Stored items:

# # #

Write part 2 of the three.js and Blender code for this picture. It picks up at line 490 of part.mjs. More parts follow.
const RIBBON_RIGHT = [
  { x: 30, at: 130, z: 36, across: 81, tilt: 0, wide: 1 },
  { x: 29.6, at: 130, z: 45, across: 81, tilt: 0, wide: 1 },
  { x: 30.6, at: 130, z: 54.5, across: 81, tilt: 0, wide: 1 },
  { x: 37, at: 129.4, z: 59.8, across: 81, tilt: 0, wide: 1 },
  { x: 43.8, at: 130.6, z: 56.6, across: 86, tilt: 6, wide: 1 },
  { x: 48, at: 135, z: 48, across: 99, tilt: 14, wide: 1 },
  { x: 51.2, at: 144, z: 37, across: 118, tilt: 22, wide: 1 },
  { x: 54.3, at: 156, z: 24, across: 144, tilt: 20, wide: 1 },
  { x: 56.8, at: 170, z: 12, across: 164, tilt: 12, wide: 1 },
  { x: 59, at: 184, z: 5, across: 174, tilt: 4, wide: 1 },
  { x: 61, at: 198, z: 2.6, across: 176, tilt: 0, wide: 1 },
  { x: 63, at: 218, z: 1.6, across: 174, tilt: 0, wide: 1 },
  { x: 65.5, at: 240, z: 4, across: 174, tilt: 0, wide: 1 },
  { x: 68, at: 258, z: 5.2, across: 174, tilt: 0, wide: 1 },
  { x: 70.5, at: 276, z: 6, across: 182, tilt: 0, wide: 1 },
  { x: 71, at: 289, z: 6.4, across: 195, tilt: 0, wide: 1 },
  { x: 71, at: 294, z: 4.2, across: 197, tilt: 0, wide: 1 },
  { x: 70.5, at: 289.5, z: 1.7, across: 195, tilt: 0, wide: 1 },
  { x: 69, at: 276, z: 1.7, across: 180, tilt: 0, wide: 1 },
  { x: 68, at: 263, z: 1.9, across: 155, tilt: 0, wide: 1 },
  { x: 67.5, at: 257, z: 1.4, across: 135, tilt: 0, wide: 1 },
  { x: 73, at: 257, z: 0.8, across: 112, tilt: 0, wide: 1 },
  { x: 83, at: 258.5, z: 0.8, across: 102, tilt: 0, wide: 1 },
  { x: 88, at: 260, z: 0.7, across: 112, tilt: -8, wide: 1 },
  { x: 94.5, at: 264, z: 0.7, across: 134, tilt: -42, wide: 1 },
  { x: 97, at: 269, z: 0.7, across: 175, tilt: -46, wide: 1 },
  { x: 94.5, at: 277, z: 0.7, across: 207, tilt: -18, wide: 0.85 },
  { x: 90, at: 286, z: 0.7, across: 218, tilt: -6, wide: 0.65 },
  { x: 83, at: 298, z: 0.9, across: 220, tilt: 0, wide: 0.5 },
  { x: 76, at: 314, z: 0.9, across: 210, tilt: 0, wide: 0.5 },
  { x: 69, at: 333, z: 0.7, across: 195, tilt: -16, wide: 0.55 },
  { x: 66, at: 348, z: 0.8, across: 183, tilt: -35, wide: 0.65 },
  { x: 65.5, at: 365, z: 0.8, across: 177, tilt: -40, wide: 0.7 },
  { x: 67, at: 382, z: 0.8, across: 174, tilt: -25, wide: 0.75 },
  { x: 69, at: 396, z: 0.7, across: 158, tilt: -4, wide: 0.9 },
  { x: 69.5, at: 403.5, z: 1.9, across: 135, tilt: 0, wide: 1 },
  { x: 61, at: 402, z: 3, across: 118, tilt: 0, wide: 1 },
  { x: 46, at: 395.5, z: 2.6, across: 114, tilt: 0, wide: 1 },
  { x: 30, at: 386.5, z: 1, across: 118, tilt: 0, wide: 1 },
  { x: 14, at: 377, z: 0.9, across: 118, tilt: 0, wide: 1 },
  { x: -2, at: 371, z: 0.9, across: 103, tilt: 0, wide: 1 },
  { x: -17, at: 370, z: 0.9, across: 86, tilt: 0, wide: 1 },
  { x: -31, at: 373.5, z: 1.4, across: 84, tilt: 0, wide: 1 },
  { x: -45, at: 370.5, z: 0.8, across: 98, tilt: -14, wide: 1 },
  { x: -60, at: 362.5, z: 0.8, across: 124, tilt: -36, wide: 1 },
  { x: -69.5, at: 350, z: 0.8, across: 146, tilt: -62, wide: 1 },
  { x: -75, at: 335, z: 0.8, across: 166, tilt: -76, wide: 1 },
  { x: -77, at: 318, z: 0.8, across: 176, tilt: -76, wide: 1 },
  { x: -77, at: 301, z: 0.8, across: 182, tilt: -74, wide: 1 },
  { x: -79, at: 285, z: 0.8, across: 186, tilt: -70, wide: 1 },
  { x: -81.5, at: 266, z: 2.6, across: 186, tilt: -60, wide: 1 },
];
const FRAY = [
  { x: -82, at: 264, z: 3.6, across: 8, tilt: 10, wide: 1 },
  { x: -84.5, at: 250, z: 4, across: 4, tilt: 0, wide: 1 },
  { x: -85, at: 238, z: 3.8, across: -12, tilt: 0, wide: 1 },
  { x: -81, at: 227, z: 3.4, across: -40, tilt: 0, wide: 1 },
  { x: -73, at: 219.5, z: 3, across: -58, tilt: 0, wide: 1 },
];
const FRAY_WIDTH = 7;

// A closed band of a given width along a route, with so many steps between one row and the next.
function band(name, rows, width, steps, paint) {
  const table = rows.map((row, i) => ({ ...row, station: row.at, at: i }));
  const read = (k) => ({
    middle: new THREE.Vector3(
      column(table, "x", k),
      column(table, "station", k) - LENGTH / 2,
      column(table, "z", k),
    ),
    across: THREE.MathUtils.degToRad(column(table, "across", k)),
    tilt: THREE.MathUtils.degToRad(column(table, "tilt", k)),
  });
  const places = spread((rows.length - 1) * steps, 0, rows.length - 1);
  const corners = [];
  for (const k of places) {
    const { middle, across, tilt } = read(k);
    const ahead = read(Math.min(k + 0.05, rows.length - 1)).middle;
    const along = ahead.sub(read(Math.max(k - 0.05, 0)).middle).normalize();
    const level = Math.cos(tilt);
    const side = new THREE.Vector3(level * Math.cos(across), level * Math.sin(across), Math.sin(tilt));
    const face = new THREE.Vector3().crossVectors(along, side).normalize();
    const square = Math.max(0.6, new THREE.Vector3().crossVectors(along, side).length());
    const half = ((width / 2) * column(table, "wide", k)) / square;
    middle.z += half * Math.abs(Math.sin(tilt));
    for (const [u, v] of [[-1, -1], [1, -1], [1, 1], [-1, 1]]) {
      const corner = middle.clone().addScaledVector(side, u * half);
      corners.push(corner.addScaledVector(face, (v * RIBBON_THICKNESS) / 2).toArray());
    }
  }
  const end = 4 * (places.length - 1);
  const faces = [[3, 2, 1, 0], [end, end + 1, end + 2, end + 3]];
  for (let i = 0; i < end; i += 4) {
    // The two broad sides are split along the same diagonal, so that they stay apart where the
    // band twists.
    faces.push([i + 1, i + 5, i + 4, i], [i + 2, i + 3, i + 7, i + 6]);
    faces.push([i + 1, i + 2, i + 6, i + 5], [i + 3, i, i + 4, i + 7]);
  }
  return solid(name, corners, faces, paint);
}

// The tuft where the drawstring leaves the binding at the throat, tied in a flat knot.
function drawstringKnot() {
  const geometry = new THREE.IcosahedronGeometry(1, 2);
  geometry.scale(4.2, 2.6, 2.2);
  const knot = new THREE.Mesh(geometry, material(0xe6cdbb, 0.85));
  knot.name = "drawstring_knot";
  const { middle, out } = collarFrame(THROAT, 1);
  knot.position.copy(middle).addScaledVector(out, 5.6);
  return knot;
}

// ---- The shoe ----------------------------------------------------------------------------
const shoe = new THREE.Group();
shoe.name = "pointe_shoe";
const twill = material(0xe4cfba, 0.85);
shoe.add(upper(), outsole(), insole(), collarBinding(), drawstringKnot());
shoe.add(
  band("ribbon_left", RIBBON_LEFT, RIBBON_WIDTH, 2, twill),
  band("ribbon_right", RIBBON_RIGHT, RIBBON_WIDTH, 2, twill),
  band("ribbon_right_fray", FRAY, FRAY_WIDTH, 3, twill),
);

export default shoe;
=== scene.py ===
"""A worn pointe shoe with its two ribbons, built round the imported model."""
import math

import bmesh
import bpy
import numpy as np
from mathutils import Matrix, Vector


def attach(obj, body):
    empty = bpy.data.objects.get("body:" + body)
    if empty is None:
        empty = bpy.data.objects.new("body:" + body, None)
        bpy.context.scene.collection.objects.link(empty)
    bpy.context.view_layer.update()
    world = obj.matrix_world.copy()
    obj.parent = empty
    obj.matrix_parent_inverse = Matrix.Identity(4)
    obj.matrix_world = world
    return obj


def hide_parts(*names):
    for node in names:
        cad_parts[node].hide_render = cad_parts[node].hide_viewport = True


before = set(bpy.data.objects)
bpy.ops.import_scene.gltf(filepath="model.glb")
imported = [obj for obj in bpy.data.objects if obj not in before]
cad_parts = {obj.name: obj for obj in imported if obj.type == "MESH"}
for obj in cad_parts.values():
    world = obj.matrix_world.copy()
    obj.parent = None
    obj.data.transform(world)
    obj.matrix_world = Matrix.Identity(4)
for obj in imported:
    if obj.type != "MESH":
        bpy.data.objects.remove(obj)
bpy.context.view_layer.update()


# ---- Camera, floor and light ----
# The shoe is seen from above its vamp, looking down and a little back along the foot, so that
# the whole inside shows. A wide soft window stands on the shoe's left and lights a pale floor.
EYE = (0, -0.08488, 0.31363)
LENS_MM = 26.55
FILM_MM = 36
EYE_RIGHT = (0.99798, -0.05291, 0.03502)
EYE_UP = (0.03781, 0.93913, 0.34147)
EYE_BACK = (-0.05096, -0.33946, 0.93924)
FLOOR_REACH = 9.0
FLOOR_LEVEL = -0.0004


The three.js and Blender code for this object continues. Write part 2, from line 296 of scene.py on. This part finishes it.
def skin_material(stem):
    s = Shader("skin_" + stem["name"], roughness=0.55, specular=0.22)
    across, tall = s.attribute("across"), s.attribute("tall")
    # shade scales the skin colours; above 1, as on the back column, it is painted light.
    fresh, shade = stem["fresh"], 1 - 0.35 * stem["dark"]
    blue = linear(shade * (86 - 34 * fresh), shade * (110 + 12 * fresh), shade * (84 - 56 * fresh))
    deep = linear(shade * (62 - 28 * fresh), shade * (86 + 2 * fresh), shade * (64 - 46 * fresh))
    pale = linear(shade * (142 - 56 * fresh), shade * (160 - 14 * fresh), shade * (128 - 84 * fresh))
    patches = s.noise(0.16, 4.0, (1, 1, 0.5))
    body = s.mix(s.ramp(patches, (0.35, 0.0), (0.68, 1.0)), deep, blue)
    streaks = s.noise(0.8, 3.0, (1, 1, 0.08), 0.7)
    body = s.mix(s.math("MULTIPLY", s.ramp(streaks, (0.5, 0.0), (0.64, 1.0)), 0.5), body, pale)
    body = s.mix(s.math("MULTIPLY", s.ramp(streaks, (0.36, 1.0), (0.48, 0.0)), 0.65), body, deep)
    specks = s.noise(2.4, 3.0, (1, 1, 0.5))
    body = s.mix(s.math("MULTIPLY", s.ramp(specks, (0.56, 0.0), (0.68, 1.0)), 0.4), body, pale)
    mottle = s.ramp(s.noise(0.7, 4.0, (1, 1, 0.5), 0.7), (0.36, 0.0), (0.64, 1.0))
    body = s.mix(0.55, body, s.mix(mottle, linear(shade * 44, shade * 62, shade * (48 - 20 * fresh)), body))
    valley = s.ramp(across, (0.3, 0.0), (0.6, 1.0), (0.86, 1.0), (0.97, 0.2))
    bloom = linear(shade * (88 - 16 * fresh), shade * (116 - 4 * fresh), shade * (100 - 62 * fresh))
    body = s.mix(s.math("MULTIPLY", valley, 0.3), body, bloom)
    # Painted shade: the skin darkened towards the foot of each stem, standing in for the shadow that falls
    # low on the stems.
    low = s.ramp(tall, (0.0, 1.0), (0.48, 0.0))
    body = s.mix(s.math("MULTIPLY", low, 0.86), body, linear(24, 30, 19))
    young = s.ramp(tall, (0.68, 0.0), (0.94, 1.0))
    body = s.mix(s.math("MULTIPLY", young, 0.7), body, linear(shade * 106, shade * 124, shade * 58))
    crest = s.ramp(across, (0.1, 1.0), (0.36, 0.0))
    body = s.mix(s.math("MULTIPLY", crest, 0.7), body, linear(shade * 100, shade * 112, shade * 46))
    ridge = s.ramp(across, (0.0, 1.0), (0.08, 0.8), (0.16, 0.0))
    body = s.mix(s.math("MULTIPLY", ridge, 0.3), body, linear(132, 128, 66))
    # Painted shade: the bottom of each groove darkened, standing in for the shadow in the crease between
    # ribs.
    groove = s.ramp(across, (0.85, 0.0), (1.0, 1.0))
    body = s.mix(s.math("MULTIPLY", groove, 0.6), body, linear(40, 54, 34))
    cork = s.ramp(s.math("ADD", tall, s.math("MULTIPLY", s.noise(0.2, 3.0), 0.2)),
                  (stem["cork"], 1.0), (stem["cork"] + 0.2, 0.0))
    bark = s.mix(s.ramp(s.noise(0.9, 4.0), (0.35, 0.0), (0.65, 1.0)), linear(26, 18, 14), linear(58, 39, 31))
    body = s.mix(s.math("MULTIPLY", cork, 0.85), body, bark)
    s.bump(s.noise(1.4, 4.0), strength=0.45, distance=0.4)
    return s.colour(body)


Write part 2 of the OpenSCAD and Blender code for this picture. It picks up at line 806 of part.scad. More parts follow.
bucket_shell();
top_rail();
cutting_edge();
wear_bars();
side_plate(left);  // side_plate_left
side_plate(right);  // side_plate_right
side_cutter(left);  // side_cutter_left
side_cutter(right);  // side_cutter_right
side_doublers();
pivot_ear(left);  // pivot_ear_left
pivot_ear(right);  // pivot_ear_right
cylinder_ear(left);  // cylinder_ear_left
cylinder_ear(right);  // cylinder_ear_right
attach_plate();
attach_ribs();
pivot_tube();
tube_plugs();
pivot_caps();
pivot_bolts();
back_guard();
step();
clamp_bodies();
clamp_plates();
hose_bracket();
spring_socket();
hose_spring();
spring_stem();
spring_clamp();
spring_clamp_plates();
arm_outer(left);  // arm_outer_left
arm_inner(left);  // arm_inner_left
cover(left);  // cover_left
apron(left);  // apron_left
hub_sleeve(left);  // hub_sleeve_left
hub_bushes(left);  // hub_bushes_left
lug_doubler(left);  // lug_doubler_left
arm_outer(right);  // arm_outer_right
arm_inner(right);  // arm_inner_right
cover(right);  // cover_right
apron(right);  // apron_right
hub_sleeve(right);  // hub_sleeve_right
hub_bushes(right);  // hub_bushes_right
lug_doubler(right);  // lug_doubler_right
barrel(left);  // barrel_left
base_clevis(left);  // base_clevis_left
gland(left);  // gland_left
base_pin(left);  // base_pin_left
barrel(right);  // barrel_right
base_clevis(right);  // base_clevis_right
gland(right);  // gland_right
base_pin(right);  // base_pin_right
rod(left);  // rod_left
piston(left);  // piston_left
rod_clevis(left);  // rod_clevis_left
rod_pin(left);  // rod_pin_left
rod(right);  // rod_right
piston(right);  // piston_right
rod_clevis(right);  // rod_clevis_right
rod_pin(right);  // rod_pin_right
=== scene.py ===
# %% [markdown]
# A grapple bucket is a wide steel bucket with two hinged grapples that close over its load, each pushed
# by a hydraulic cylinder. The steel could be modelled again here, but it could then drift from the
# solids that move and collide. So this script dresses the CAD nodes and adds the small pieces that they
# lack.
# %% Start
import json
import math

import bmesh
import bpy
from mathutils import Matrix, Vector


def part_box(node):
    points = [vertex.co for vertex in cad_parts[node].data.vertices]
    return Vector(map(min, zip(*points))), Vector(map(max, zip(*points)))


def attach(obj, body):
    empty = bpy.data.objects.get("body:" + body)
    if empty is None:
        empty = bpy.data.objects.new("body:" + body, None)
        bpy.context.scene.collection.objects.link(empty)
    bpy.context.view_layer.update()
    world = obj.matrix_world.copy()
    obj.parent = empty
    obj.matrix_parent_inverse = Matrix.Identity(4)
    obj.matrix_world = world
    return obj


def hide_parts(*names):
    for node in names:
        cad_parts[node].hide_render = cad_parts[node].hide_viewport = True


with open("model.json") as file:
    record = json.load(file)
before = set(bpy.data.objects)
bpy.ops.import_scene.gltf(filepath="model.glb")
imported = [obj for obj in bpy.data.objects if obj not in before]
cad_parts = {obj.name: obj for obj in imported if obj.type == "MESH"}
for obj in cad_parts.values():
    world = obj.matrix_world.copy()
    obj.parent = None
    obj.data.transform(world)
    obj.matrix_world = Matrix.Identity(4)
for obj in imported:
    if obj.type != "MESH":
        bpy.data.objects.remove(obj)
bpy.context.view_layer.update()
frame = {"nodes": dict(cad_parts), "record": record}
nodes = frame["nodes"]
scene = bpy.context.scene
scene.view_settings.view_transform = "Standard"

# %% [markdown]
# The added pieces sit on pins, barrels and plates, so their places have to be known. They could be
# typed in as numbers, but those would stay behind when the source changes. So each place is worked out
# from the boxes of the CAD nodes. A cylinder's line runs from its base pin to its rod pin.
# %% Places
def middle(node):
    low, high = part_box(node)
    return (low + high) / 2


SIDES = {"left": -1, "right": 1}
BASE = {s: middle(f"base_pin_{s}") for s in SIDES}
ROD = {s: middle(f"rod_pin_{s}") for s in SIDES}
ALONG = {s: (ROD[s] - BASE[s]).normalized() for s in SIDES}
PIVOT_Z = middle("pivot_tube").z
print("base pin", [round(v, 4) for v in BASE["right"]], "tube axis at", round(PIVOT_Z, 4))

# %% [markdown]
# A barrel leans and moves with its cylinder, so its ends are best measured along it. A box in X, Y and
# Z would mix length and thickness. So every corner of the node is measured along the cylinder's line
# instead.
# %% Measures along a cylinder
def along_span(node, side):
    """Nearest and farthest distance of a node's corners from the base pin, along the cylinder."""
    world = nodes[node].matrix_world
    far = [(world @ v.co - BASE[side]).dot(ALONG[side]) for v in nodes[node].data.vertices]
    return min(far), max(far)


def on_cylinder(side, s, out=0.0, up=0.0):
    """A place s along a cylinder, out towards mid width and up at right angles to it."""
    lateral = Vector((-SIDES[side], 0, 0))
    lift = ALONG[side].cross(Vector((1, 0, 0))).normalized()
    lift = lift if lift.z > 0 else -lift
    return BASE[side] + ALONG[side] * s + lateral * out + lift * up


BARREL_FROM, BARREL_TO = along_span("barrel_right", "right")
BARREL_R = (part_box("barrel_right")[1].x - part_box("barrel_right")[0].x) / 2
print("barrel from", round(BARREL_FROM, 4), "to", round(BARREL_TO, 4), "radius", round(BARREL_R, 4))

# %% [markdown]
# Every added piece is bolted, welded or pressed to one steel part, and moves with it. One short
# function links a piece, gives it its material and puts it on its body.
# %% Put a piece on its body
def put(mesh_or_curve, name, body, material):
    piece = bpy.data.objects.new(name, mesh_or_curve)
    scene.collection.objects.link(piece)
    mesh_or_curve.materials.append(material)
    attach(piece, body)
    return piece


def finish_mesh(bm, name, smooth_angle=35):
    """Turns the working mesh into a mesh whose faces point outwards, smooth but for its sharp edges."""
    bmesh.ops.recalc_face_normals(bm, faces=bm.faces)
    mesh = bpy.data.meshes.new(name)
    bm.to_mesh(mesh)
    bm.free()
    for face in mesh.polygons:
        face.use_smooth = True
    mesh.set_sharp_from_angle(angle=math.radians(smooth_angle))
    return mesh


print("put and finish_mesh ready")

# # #

Go through the records above and copy every line with the word "Blender".

Write part 2 of the three.js and Blender code for this picture. It picks up at line 490 of part.mjs. More parts follow.
The three.js and Blender code for this object continues. Write part 2, from line 296 of scene.py on. This part finishes it.
Write part 2 of the OpenSCAD and Blender code for this picture. It picks up at line 806 of part.scad. More parts follow.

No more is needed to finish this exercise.